One thing I haven't tried with light bullets are the Ramshot spherical powders. They may be less spike prone. BL-C(2) and H335 and H380 and H414/760 and 748 are all older St. Mark's Western Canon (WC) powders. The deterrent coatings on these powders are notoriously more difficult to light than stick powders and are the reason CCI changed their magnum primer formulation in 1989 just for lighting these powders up, and it is why magnum primers, in general, get better results from them. The Ramshot line is newer, however, and their tech told me they use a more modern deterrent chemistry that ignites more reliably so you don't need magnum primers with them.

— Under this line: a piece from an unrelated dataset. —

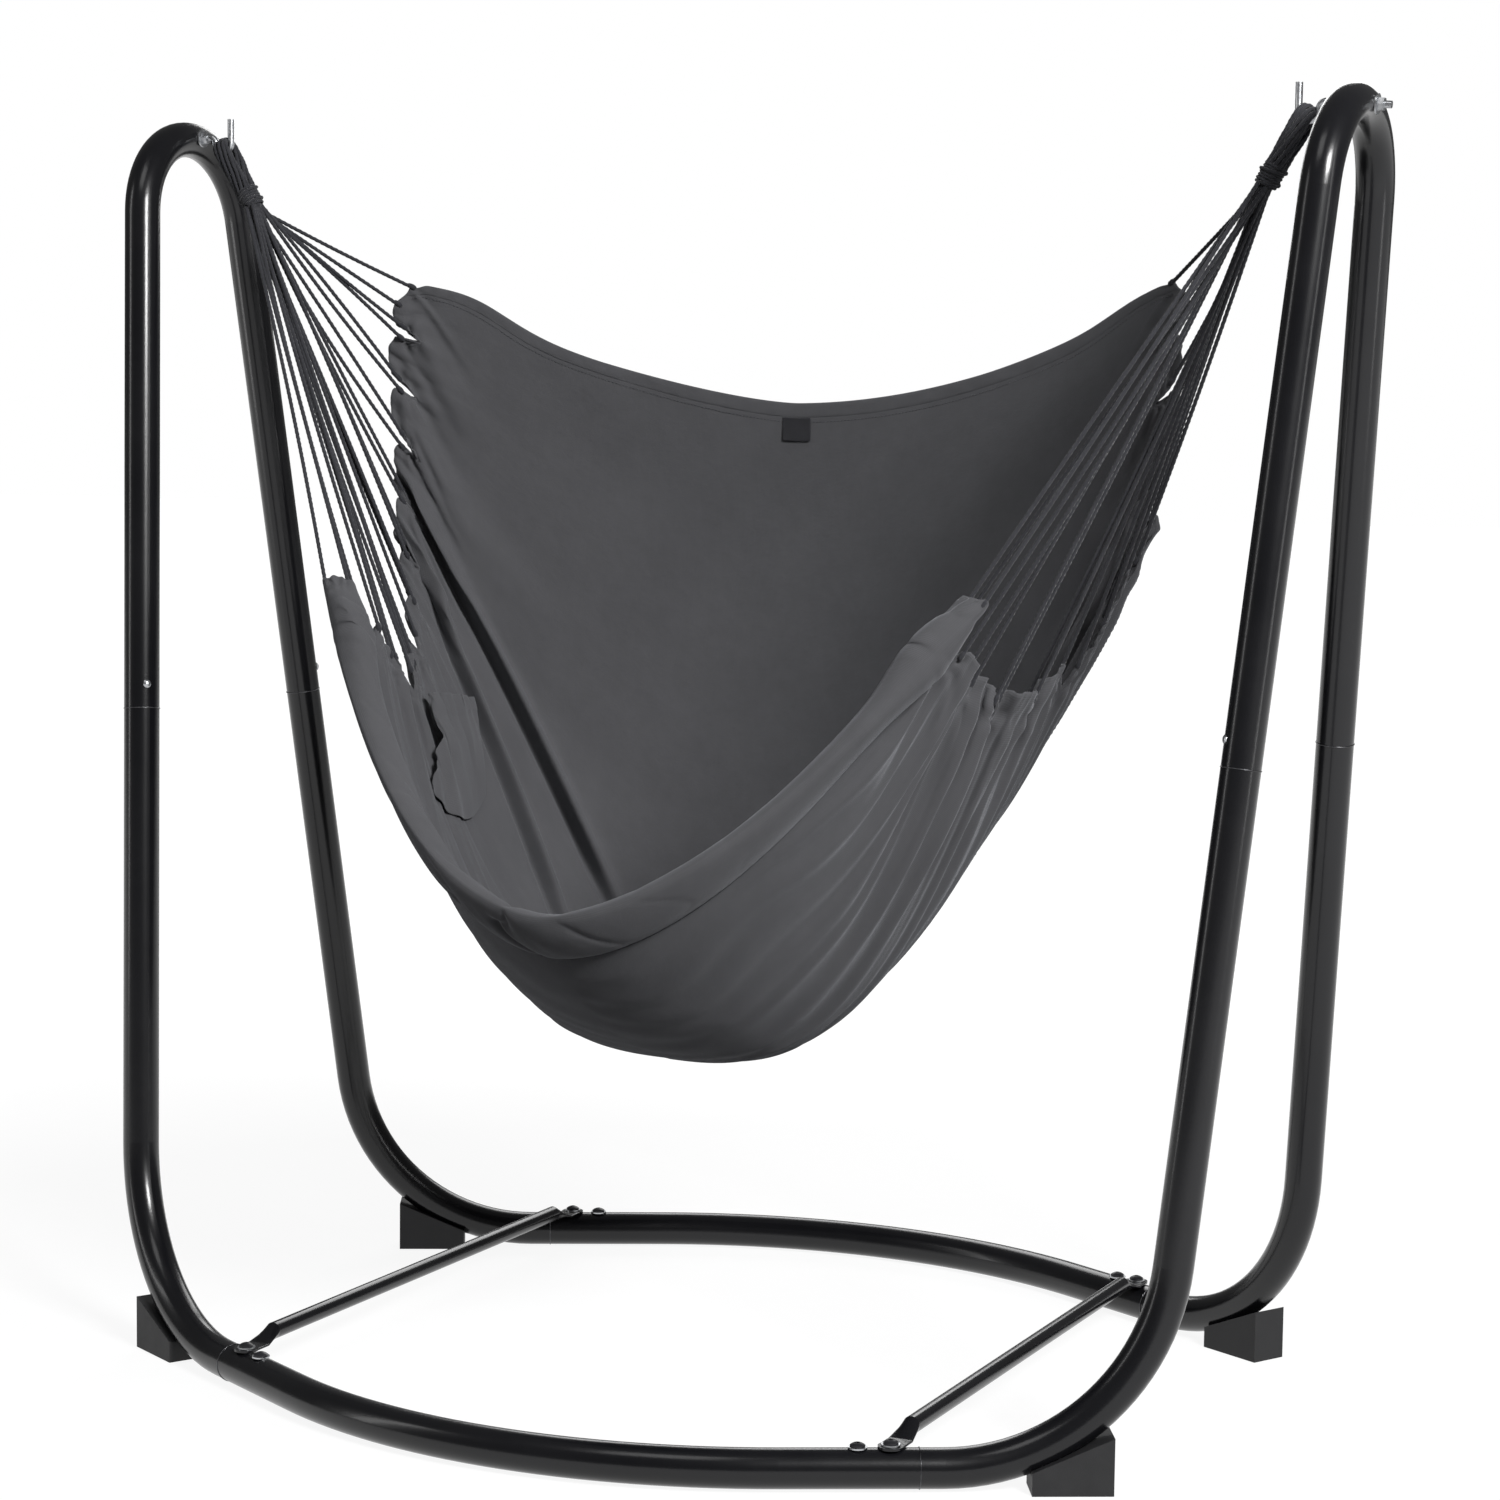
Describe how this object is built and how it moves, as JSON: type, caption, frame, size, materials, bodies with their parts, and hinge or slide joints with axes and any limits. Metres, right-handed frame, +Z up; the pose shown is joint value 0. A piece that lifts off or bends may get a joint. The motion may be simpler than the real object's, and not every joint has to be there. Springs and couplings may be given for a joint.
{
  "type": "hammock chair on stand",
  "caption": "Hanging hammock chair of grey cloth on cords, swinging from two hooks on a black tubular steel stand.",
  "frame": {"origin": "centre of the stand's footprint on the floor", "axes": "+X to the right when seen from the front, +Y to the back, +Z up; the chair swings about X"},
  "size_m": [1.5384, 1.0596, 1.4465],
  "materials": {
    "frame_paint": "gloss",
    "black_steel": "satin",
    "zinc_steel": "satin",
    "foot_plastic": "matte",
    "cloth": "woven",
    "tag": "woven",
    "cord": "twisted"
  },
  "bodies": {
    "stand": {"base_bolts": "black_steel", "base_nuts": "zinc_steel", "base_washers": "zinc_steel", "foot_screws": "zinc_steel", "front_base_tube": "frame_paint", "front_left_foot": "foot_plastic", "front_left_leg_tube": "frame_paint", "front_right_foot": "foot_plastic", "front_right_leg_tube": "frame_paint", "hook_nuts": "zinc_steel", "hook_washers": "zinc_steel", "left_arch_tube": "frame_paint", "left_cross_bar": "frame_paint", "left_hook": "zinc_steel", "leg_joint_screws": "zinc_steel", "rear_base_tube": "frame_paint", "rear_left_foot": "foot_plastic", "rear_left_leg_tube": "frame_paint", "rear_right_foot": "foot_plastic", "rear_right_leg_tube": "frame_paint", "right_arch_tube": "frame_paint", "right_cross_bar": "frame_paint", "right_hook": "zinc_steel"},
    "chair": {"back_hem": "cloth", "blank_tag": "tag", "cord_left_01": "cord", "cord_left_02": "cord", "cord_left_03": "cord", "cord_left_04": "cord", "cord_left_05": "cord", "cord_left_06": "cord", "cord_left_07": "cord", "cord_left_08": "cord", "cord_left_09": "cord", "cord_left_10": "cord", "cord_left_11": "cord", "cord_left_12": "cord", "cord_left_13": "cord", "cord_right_01": "cord", "cord_right_02": "cord", "cord_right_03": "cord", "cord_right_04": "cord", "cord_right_05": "cord", "cord_right_06": "cord", "cord_right_07": "cord", "cord_right_08": "cord", "cord_right_09": "cord", "cord_right_10": "cord", "cord_right_11": "cord", "cord_right_12": "cord", "cord_right_13": "cord", "front_hem": "cloth", "left_rope_loop": "cord", "left_whipping": "cord", "right_rope_loop": "cord", "right_whipping": "cord", "seat_fabric": "cloth", "side_pocket": "cloth"}
  },
  "joints": [
    {"name": "seat_swing", "type": "hinge", "parent": "stand", "child": "chair", "pos_m": [0, 0, 1.40799], "axis": [1, 0, 0], "range_deg": [-25, 25]}
  ]
}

That same easier ignition should also make them less prone to slowing burn or squibbing out, so I'm speculating they may be less prone to making the spikes. But without testing it, I won't know for sure.

Significantly increased performance comes from Alliant's Power Pro 1200-R, which claims to get to get the same Nosler 40 grain BT Hodgdon tested to a fairly astonishing 3800 fps in a 24" tube with a 26.8 grain maximum charge. It is spherical, but they fire it with a Federal 205M primer, not a magnum primer, so this is likely another modern deterrent coating powder. It may, in fact, be the same or about the same as Ramshot Exterminator, which claims to get the same bullet to about 2750 fps with a 27.0 maximum charge. It wouldn't surprise me if the turned out to be the same powder from the same manufacturer, with the performance differences due to the variations in test gear and case and primer choices and conditions.
 
So, by now you should be questioning everything you thought you knew affected where the bullet was when these secondary “pressure” readings occur.

Not me, I am the fan of the running start, I do not want my bullet to hesitate, I give my bullets the 'running start'. When reading time and pressure the person reading the graph/scope should be able to tell 'when it happened' and how much pressure was created.

F. Guffey
 
Unclenick, it appears that we are on the same page in a few areas. One is the stick powder versus the spherical, with the spherical (some of them anyway) being harder to light off. So, since I have a good bit of IMR3031, I'll give it a try as soon as the gunsmith will let me pay the ransom on my 223 and get it back. I'd go get some 4198, assuming that Cabelas still has some on the shelves, but the truth is that I just have too much darn powder now, so I need to shoot up some of what I have before I add to the pile. I'll move the BL-C(2) to the grandson's 308. It won't matter to him.

As for primers, all I use these days are CCI BR primers. Maybe you can tell me if they are anything other than standard strength. I've never bothered to find out, though that's info I should have taken the time to get.

And, something of minor interest perhaps is that when I graduated from college in Chemical Engineering, one of the job offers I looked at was the powder plant in St Marks, Florida. I don't remember who owned it at that time. Didn't matter, since I took a higher paying job in New Orleans, which looked like a fun place to live.
 
Then there is seating the bullet into the lands and the claim seating the bullet into the lands will increase pressure and always following that is the saying a reloader should reduce powder by 'X' % when seating bullets into the lands and then etc..

If there is/was any truth to any of that a graph should show a pressure spike showing time and pressure. Absent in all graphs is a hint of a spike in pressure indicating the bullet hit the lands.

As suggested the last time graphs were posted chamber an 8mm57 Mauser round in a 30/06 chamber. When fired everything looks normal then! the ship hits the sand. the case head will crush/upset, the distance from the top of the cup above the web to the case head will shorten. The flash hole/primer pocket will increase in diameter, then there is that part about catastrophic coming into play. If the case head crushes to the point the case head is no longer supported there will be a separation between the case head and case body.

If someone wants to understand what happens and when I suggest loading the 8mm57 round down to start with.

F. Guffey
 
match the graph to the 'Old saying': The firing pin drives the case, bullet and powder forward to the shoulder of the chamber and then the primers is crushed and fires the round. So I wonder (not really), if the graph shows time and pressure how much time does it take for the firing pin to reach the primer and traveling very slowly, how much time does it take for the case to go from the rear of the chamber to the front of the chamber?

I have said I have fired cases that never made it to the front of the chamber, and I have suggested reloaders should be able to determine if the case formed or stretched. Again, on a graph the graph records events in time and pressure.